Visit Kids’ Health for terrific articles on every health and development question you can think of from the everyday to the rare—all reviewed by doctors and specialists.

The American Academy of Pediatrics has information for parents about health, safety, and development.

Click here to see the air quality rating for Grass Valley each day.

STA-IN-NC is a local group of parents and others have come together over the issue of our poor air quality.

Ready to quit smoking? Here’s some support, information, and referrals from the California Smokers’ Helpline.

Read about the benefits of breastfeeding, and other great breastfeeding information, on the National Women’s Health Information Center site.

Worried about iron deficiency?  It’s a problem for lots of pregnant women and young children – here is a link to a website and blog about iron-rich foods.

Local Events and Resources

Dial 2-1-1 is an online community resource directory of health and human services for Nevada County and a live, 24-hour call service – just dial 2-1-1 from any phone in Nevada County.
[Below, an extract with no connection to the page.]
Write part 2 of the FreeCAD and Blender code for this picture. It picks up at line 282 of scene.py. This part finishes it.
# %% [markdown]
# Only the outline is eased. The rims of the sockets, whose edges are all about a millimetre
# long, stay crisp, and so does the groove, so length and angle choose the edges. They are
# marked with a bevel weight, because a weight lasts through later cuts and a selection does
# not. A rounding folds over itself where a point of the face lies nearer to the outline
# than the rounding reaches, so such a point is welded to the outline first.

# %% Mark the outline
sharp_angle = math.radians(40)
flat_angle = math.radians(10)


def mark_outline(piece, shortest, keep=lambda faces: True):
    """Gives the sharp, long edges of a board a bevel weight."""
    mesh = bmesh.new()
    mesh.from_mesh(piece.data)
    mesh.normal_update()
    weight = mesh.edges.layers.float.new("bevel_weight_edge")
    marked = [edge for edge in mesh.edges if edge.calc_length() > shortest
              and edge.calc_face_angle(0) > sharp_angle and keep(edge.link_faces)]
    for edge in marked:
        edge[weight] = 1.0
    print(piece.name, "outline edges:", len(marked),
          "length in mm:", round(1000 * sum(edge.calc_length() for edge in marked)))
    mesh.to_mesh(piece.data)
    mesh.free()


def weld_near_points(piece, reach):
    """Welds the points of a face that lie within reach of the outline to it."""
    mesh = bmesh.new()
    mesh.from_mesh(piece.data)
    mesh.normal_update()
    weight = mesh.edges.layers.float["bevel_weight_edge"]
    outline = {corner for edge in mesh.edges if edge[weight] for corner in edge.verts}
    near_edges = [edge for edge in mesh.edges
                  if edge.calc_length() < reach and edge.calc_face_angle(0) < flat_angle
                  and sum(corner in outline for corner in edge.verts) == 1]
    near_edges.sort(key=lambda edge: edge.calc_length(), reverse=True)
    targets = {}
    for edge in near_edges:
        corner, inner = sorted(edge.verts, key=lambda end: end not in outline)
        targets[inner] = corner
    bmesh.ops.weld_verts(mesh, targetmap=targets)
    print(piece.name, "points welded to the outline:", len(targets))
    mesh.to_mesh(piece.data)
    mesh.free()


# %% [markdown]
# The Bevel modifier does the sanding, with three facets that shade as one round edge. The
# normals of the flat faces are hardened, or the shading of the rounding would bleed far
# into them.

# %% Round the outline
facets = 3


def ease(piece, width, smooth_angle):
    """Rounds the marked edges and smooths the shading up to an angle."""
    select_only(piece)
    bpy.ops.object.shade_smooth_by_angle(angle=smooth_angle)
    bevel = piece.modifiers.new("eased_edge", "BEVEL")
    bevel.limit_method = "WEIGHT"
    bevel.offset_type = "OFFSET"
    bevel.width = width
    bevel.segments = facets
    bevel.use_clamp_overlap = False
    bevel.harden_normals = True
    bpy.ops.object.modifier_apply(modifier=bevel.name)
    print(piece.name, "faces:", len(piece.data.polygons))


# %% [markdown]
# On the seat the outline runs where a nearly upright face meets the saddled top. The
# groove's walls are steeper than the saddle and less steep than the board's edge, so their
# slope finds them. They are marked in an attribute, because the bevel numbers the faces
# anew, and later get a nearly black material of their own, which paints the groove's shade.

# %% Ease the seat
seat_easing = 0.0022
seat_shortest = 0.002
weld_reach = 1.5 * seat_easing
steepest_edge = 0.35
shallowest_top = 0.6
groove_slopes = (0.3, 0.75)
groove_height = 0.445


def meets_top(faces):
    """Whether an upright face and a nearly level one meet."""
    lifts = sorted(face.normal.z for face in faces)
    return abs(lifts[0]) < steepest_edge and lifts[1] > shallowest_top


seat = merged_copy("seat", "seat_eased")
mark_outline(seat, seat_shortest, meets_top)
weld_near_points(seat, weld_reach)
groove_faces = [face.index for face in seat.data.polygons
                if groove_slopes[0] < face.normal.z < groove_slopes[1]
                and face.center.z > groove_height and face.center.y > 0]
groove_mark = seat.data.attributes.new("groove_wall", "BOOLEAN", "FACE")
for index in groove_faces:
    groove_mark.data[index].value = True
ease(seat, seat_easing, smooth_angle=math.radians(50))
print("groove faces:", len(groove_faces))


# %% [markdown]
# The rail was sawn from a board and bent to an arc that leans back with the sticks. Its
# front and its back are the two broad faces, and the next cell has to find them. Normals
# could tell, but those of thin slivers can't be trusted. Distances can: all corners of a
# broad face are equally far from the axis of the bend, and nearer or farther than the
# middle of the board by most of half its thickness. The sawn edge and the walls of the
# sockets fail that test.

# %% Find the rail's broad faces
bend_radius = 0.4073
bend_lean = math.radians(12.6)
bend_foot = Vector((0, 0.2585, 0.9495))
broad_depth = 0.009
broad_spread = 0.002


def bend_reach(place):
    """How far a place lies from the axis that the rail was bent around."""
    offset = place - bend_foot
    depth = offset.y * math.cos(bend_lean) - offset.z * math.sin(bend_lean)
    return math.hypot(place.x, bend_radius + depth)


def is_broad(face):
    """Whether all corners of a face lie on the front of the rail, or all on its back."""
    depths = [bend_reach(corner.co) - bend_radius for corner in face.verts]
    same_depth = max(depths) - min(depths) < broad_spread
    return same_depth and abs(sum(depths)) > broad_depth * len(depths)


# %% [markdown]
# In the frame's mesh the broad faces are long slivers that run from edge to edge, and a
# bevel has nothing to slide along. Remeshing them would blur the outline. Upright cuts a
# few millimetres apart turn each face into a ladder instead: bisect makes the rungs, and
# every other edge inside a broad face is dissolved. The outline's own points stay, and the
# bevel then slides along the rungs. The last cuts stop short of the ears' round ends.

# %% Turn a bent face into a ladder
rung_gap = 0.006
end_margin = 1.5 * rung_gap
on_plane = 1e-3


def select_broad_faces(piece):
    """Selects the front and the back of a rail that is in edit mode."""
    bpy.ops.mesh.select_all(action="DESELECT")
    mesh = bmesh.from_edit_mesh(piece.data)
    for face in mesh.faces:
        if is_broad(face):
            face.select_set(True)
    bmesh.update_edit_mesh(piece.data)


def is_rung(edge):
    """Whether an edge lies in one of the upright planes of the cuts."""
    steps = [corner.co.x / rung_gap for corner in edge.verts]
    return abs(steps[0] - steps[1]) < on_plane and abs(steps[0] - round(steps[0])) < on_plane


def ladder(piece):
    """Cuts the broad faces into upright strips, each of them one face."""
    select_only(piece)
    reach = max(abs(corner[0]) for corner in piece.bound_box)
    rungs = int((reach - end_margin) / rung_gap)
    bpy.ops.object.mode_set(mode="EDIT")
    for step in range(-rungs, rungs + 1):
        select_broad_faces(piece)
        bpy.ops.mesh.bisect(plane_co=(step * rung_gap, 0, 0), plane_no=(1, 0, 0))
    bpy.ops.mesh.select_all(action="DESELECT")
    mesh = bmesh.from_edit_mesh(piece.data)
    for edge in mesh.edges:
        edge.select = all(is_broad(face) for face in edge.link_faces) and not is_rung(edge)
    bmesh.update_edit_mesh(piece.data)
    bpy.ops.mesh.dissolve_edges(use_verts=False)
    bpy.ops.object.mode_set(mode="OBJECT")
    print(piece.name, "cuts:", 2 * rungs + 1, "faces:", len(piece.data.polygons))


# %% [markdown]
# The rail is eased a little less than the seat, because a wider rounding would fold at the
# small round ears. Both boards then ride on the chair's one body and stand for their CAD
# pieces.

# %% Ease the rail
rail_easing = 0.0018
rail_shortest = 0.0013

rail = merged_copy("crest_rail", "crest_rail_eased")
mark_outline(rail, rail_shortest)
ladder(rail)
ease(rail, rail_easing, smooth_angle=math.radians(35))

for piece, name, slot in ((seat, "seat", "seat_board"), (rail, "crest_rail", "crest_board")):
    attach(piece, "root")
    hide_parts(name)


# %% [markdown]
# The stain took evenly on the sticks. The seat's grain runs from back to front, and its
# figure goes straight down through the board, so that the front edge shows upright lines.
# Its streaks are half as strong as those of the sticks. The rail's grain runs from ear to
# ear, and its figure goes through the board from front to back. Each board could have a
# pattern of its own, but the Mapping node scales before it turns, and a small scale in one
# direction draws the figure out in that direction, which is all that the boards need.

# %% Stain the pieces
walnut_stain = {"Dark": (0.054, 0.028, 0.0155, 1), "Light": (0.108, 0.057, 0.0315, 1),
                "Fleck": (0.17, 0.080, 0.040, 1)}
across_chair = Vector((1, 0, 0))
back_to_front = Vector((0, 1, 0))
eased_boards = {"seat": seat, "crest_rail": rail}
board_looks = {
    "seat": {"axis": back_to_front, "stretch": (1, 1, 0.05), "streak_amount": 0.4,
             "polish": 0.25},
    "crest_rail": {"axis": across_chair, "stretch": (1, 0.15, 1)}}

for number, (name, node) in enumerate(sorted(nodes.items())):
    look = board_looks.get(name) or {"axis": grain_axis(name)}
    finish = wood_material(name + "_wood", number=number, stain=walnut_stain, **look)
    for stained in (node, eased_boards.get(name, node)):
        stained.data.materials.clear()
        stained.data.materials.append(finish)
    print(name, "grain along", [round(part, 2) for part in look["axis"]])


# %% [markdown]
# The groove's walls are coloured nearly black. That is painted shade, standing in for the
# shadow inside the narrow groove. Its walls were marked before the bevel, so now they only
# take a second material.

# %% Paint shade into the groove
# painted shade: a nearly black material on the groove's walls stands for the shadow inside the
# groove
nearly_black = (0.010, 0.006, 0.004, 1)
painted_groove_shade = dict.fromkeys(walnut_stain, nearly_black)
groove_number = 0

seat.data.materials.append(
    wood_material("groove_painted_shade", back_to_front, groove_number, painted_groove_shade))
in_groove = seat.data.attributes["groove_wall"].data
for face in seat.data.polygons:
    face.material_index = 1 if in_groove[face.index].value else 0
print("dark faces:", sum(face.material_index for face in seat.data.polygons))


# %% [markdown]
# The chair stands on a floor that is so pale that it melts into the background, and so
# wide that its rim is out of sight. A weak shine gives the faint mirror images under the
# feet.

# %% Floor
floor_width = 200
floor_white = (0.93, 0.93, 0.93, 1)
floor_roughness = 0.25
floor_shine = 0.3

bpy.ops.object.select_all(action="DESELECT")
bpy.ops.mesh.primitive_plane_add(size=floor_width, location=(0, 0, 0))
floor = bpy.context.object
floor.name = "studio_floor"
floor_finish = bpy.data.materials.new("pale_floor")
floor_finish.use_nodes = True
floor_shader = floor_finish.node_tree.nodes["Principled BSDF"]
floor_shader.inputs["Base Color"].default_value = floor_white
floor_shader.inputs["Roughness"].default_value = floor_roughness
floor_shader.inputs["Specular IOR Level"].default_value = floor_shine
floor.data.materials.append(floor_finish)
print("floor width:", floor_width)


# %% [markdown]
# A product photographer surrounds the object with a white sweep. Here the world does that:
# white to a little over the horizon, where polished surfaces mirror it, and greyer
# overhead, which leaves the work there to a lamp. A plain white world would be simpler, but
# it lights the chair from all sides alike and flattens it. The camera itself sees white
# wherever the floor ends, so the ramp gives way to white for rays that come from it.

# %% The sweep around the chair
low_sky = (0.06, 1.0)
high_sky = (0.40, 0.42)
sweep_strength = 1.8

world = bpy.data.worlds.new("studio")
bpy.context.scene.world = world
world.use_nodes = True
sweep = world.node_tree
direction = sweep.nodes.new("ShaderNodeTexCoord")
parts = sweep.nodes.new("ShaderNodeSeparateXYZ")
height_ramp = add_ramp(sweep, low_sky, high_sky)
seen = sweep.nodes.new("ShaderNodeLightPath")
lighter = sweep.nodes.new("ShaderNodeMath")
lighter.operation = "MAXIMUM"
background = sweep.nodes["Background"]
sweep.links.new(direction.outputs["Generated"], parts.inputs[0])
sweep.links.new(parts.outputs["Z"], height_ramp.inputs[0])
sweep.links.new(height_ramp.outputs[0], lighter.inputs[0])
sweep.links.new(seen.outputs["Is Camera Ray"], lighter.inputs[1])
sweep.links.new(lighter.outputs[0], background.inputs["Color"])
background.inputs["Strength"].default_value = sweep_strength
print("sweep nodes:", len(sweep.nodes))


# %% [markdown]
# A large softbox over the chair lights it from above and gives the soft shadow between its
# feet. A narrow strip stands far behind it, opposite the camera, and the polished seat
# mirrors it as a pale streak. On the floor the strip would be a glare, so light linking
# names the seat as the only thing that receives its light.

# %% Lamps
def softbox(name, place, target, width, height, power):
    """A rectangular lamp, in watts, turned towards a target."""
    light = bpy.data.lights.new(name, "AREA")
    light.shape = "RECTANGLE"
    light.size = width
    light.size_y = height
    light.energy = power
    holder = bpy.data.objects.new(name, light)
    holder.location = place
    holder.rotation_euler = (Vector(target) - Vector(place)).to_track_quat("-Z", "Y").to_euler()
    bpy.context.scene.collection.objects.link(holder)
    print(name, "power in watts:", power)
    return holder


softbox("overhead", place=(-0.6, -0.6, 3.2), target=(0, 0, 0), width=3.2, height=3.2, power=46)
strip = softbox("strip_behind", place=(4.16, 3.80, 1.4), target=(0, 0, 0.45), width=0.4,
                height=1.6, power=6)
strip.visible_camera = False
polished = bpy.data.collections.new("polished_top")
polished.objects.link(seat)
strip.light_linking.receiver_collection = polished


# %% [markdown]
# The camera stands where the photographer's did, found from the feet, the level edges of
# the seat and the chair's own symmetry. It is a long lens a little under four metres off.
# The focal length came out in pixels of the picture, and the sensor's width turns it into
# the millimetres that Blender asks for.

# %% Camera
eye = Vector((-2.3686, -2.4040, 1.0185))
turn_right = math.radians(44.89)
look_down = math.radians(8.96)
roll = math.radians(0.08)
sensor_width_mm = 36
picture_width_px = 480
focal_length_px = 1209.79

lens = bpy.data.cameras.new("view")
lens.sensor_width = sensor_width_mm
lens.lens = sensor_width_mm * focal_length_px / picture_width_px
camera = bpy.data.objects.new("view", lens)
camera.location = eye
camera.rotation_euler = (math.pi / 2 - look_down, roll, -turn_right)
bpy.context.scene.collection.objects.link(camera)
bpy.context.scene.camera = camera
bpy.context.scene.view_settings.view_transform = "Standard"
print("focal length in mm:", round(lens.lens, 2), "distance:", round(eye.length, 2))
Sierra Nevada Children’s Services – the place to go for local childcare resource and referrals, as well as parenting and provider information

About Nevada County is full of interesting links about Nevada County history and institutions, as well as places to go and things to do.

Go Nevada County has a great calendar of local events – you can search by type of event or by date.
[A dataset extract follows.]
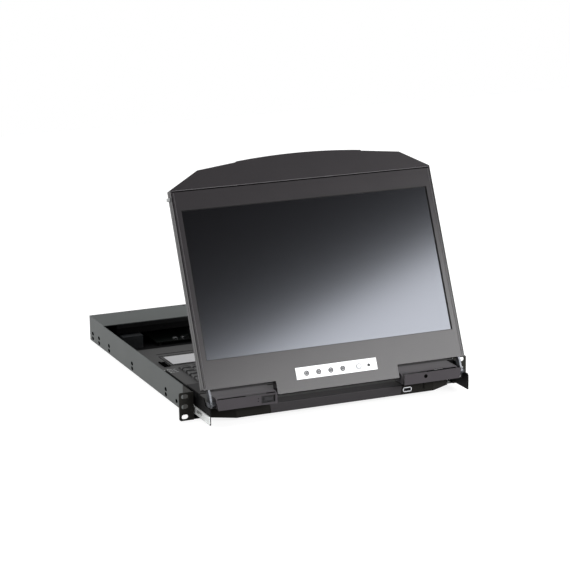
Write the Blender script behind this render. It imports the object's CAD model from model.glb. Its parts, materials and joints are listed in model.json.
import json
import math

import bpy
import bmesh
from mathutils import Matrix, Quaternion, Vector


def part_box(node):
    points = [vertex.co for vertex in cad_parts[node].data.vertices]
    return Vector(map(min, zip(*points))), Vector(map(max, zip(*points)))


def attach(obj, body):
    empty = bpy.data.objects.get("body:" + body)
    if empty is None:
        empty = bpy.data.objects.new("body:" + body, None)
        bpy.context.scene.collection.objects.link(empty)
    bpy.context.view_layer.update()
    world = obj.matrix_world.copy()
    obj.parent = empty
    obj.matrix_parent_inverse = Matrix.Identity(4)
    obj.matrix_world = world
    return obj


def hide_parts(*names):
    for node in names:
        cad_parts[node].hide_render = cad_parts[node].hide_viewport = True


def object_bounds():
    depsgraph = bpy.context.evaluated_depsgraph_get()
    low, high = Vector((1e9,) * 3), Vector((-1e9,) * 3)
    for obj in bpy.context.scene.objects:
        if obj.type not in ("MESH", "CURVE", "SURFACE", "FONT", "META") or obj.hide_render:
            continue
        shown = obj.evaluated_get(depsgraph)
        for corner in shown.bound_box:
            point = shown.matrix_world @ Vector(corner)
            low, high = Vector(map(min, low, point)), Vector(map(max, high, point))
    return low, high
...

The KARE Nursery is our local crisis nursery, where you can find free, quality care for your young children in times of need.

Seeds of Hope is a local church-based organization that offers emotional and financial support to families that have a child with a critical health situation or on- going special needs.

And don’t forget to check out our calendar of Nevada County events that are just right for families and children under age 6.

Parenting Tools

First 5 California has a whole new website full of parenting information.

Zero-to-Three, a national organization that works to improve the lives of babies and toddlers, has terrific parenting information.

Common Sense Media is a great tool that gives reports on appropriateness of movies, video games, and websites for children at many different ages. Reminder: the American Academy of Pediatrics strongly suggests children under two have no screen time (TV, dvds, computers, video games).

Preventive Ounce’s goal is to help parents understand their children’s temperaments. Sadly, they have recently had to begin charging a $10 membership fee (access to the website for a year) in order to continue to provide services.  They provide an online survey that will give you a temperament profile for your 4-month-old to 5-year-old and tips for handling a child with that temperament. Worth every penny!

The Centers for Disease Control has wonderful positive parenting tips and child development information.

Teachers’ Quick Source is a quick and easy-to-use resource for both parents and caregivers of infants and toddlers.   The site gives you information about child development in different areas, such as language and literacy, and then gives you fun activity ideas, by age, to support that development.